For the Thompson Residences, Saucier+Perrotte Architects of Montreal were recruited to create something “contemporary but different from the other buildings. We put in a pedestrian connection from King to Stewart St., right through to the park. It’s really an exciting opportunity – now there’s pedestrian movement from Wellington to King – one giant step to being a community with some flow to it.
“With the (Thompson Residences) buildings, we wanted to address the look of balconies so they don’t look like balconies. We love working with glass and when walking down King St., you will feel connected to interior of building and vice versa.”
Freed’s early buyers tended to be creative, design-based clientele who worked for marketing, film and Internet companies. His clientele still tends to in their mid to late 20s to early 40s, but they may also work in financial services or for airlines. “They are now living and working downtown, definitely the ‘don’t drive to work’ type. They work hard, play hard. The live downtown movement is definitely alive and well and that’s exciting.”
Freed himself is a “don’t drive to work type.” He lives in a penthouse one floor above his bustling Portland St. development offices (in the first condo project he built in the neighbourhood) and can walk to most business meetings.

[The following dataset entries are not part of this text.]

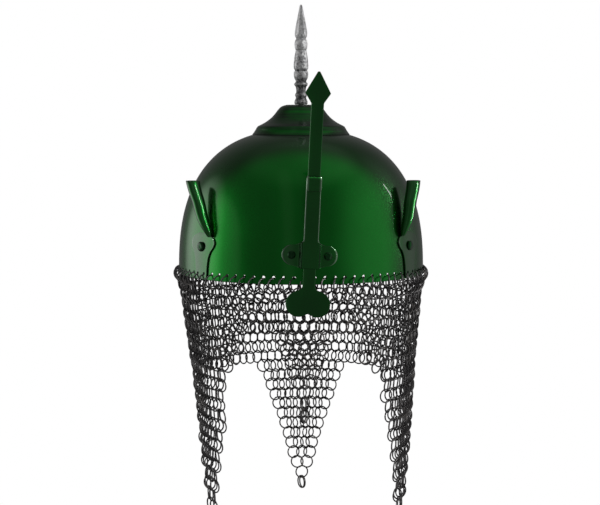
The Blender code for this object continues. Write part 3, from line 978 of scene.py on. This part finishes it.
def on_pivot(across, depth, rise):
    """Point of the leaning nose bar group in the helmet's frame."""
    lean = math.radians(LEAN)
    return Vector((across * math.cos(lean) + rise * math.sin(lean), depth - bar_middle(),
                   PIVOT_HEIGHT - across * math.sin(lean) + rise * math.cos(lean)))


def bar_outline():
    """Right half of the nose bar's outline, from the bottom notch to the tip."""
    neck = LOBE_RADIUS - LOBE_DROP
    points = [(0.0, NOTCH_DEPTH - LOBE_DROP - LOBE_RADIUS)]
    for step in range(LOBE_STEPS + 1):
        turn = math.radians(LOBE_START + LOBE_SWEEP * step / LOBE_STEPS)
        points.append((LOBE_SPREAD + LOBE_RADIUS * math.cos(turn),
                       LOBE_RADIUS * math.sin(turn) - LOBE_DROP))
    curve = [points.pop()]
    curve += [(BAR_HALF_WIDTH + NECK_FILLET * out, neck + NECK_FILLET * rise) for out, rise in NECK_CURVE]
    corner = (KITE_HALF_WIDTH, BAR_TOP + KITE_SHOULDER)
    foot = (BAR_HALF_WIDTH, BAR_TOP)
    tip = (KITE_HALF_WIDTH * KITE_BLUNT, BAR_TOP + KITE_LENGTH)
    waist = (BAR_HALF_WIDTH, BAR_TOP - KITE_WAIST)
    head = rounded([waist, foot, partway(foot, corner, 0.2)], 2)
    head += [partway(corner, foot, 0.12), corner]
    head += [partway(corner, tip, share) for share in (0.06, 0.5, 1.0)]
    return points + rounded(curve, 2) + head


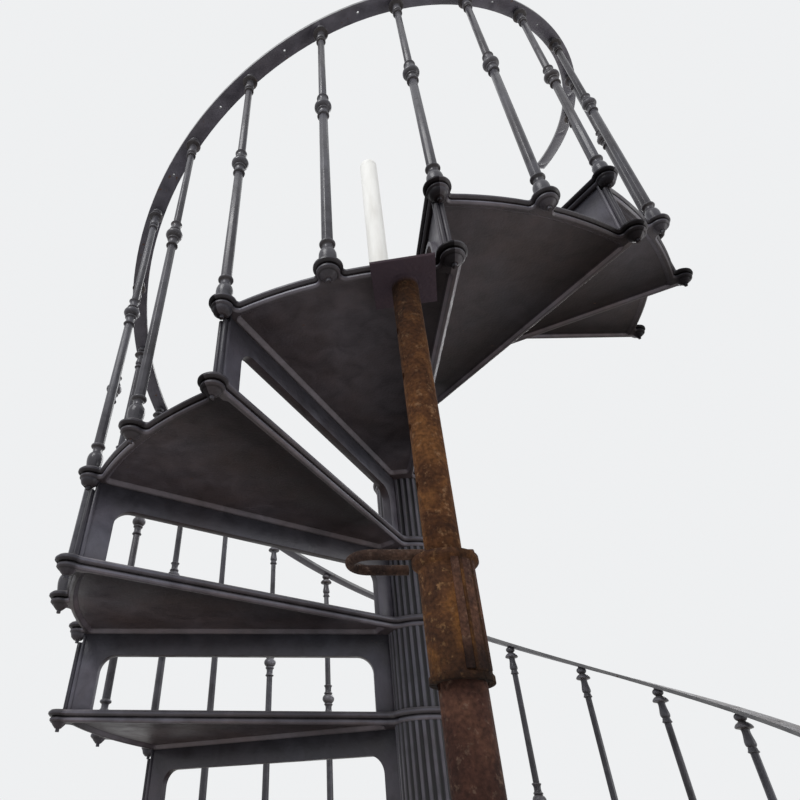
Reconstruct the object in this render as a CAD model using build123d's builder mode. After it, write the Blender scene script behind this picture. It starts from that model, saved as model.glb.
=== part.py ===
from build123d import *
import math
import os

# Cast-iron spiral staircase. Millimetres, +Z up, origin on the newel axis at floor level.
# Seen from above it climbs counter-clockwise, and the first tread starts at -Y.

# Going round and going up
rise = 200.0
treads_per_turn = 12
tread_count = 15
start_angle = 270.0
ear_circle_radius = 864.0

# Treads
bead_height = 13.0
bead_slope = 4.5
rim_inset = 13.0
rim_width = 16.0
lower_course_inset = 6.0
nosing = 22.0
back_lip = 22.0
pocket_depth = 10.0
pocket_draft = 40.0
pocket_corner = 14.0
pocket_land = 3.0
corner_blend = 5.0
newel_blend = 18.0
ear_radius = 28.5
cup_radius = 19.5
cup_height = 14.0
cup_shoulder_radius = 16.5
cup_shoulder_height = 8.0
cup_face_radius = 10.0
nut_radius = 17.0
nut_height = 11.0
nut_shoulder_radius = 13.0
nut_shoulder_height = 5.0
nut_face_radius = 7.0
bolt_tip_radius = 4.5
bolt_tip_height = 7.0

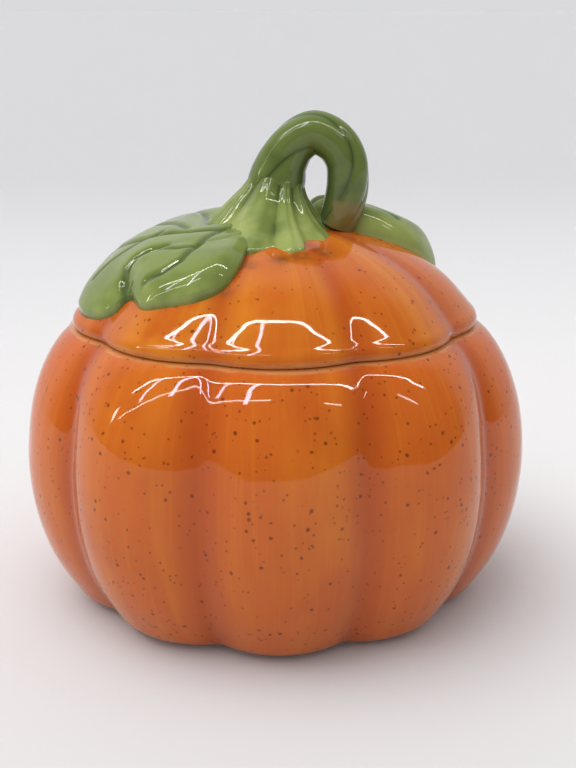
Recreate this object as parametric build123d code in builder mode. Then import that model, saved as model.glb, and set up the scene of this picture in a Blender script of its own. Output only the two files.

He believes that a successful “urban playground” needs more than just architecturally pleasing condo buildings. That’s one of the reasons that he and Thompson Hotel partner Cohen embarked on a cross-continent trip some months ago, interviewing restauranteurs at some of the finest eateries in the United States. They found what they were looking for at Scarpetta in New York’s Meatpacking District, where renowned chef Scott Conant serves up innovative Italian dishes.
“They really put it on for us. We had a menu tasting and they kept throwing dishes in front of us,” recalls Freed. “I was most full I’d ever been.”
Scarpetta will be the Thompson Hotel’s signature restaurant, complemented by a sushi restaurant, 24-hour railcar-style diner and a lobby bar, featuring a massive hand-painted, three-dimensional mural of Toronto’s skyline painted by Spanish artist Javier Mariscal.
“This is going to be a destination lifestyle hotel with many different restaurants,” says Freed. “It will be like the Hudson Hotel in New York where people drive from all over to have dinner or a drink at the bar. There’s lots of social interaction, where is different from the old traditional hotel where there’s one guy at the bar drinking a scotch telling his tale to the bartender. This will be about engaging people.”
(Freed is also one of the owners of The Beaconsfield, a hip bar lounge on Queen West.)
Freed says his favourite spot will be the “rooftop pool bar, which in my opinion will have the best view of the Toronto skyline.” Thompson Residences will also have its own rooftop infinity pool with the same spectacular views, says Freed.
He believes the trend, either for condo hotel suites or condos partnering with hotels to offer residents access to their services, is gaining momentum.
“I picture many more of these projects and I’m aware of a handful already going through the zoning process,” says Freed. “It does have mass appeal and is a proven product in U.S. And seeing the success of the Ritz-Carlton, Four Seasons and Shangri-La has meant people have certainly bought into this lifestyle in a major way.”